Desiderio o el arte de la familia
A salto de línea
Braulio Peralta
Desiderio Däxuni siempre quiso volar y por eso se hizo bailarín. Pero la técnica de la danza en el Ballet Nacional de México lo asfixiaba. No le permitía que su sueño se desvaneciera en el aire. Terminó su profesión y emprendió la búsqueda de sus raíces indígenas; ahí donde el pensamiento vale menos que el Sol, la Luna, la Tierra y los prodigios de la naturaleza.
Tlile Tlapali (los que se pintan de rojo y negro), su primer coreografía para graduarse en 1989 fue el comienzo de lo que vendría. Su madre, Doña Rosita, le enseñó el castellano pero no su lengua, el hñahñu (otomí). Por eso el alumno de Guillermina Bravo se inauguró como bailarín pero a la vez cursó el aprendizaje del hñahñu, como un regreso a su origen.
Entre la técnica dancística y el conocimiento del idioma indígena la transformación de Desiderio Däxuni fue un viaje de ida y vuelta a su pasado y presente. Un retorno a sí mismo. Un hacer de la danza propósitos absolutamente individuales. La danza adquirió el espectro y la filosofía del mundo indígena. Su regreso al escenario es una deuda personal que quería pagar públicamente.
Veinte años después de su primer coreografía llegó a la Ciudad de México dejando sus bailes en las comunidades indias de la Sierra Gorda de Querétaro, impregnado de las fiestas, lenguas y la antigua sabiduría de los que fueron dueños de estas tierras, los desposeídos. Llegó al Teatro de la Danza con su último trabajo ritual: Las cuatro palabras, el lugar donde el ánima del danzante guerrero y los cantos de la anciana sabia se confunden en una mezcla de añoranza por el arte indígena o —si preferimos ser eurocéntricos—, arte prehispánico.
Apenas 70 minutos para dejarnos boquiabiertos a la experiencia de vivir el rito como propósito de acción. Al ritmo de Julián Carrrillo, poesía y cantos en hñahñu. No sabemos dónde se confunden la música, el teatro y la danza. Pero nos queda claro que la magia que logra Desiderio Däxuni en el escenario la querría cualquier miembro de la comunidad teatral.
El espectáculo es el arte de la familia y sus cómplices. Sí. Porque doña Rosita, la madre, canta en su idioma y nos transporta a la idea indígena de que somos más de lo que pensamos, un camino de sombras y luces, un regreso a la casa primigenia que es memoria olvidada.

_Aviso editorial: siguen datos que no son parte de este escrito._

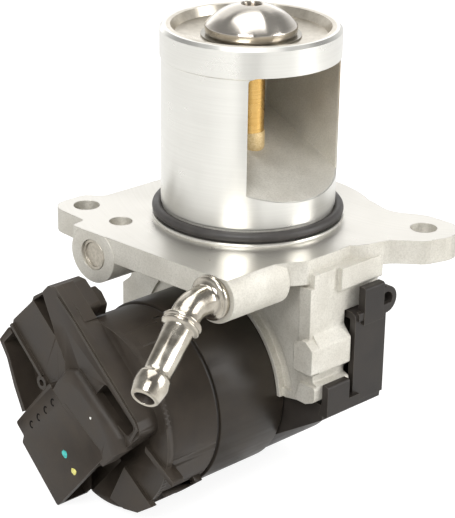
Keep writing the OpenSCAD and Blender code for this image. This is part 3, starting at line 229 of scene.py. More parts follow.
def cast_aluminium_housing():
    """Die-cast aluminium, turned and milled where it seals.

    The eye gets three finishes: pale matt grain on the cast walls, soft upright gleams on the turned
    tube, and a flat satin face with faint cutter arcs on the flange.
    """
    mat, tree, mm = start("aluminium_die_cast")
    height = add(tree, "ShaderNodeSeparateXYZ", {0: mm}).outputs["Z"]
    flat = add(tree, "ShaderNodeVectorMath", {0: mm, 1: (1.0, 1.0, 0.0)}, operation="MULTIPLY")
    radius = add(tree, "ShaderNodeVectorMath", {0: flat}, operation="LENGTH")
    plain = add(tree, "ShaderNodeNewGeometry")
    facing_up = add(tree, "ShaderNodeSeparateXYZ", {0: plain.outputs["Normal"]}).outputs["Z"]

    # Turned zones: the tube's outside, and the funnel and rim at its mouth
    above = add(tree, "ShaderNodeMapRange", {"Value": height, "From Min": TUBE_FOOT[0],
                                             "From Max": TUBE_FOOT[1]})
    out = add(tree, "ShaderNodeMapRange", {"Value": radius, "From Min": TUBE_SKIN_R[0],
                                           "From Max": TUBE_SKIN_R[1]})
    outside = add(tree, "ShaderNodeMath", {0: above, 1: out}, operation="MULTIPLY")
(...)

Pero además, Doña Rosita teje mientras el guerrero baila al Norte, al Sur, al Este y al Oeste para alcanzar el vuelo, para ser caballero águila y finalmente aterrizar en el seno materno de la tierra.
La candidez del rito ancestral hecho teatro nos recuerda a Huizinga en Homo ludens: “Para jugar verdaderamente el hombre, cuando juega, ha de convertirse en niño”. Una sensibilidad como la del gran director de teatro, Julio Castillo (1946-1988), lo entendería mejor que cualquier soberbio y escéptico. Y así, Desiderio Däxuni será un artista incomprendido en esta tierra de mestizos que olvidaron de dónde venimos en al menos la mitad mestiza de nuestra historia.
Un espectáculo digno para Europa y menospreciado en México. Un bailarín de danza contemporánea que prefirió arroparse en su pasado antes que claudicar en la supuesta modernidad de la danza. Valdría la pena que las autoridades culturales voltearan a estos eventos irrepetibles.
Gracias Desiderio, Doña Rosita, Hilaria, Martha; Roberto Zamora, Leonardo y Antonio Cue: una familia en el arte del encuentro con nuestras raíces.
Coda
Si el teatro no regresa a decirnos cosas profundas de nosotros mismos está condenado al olvido. Es necesario despertar.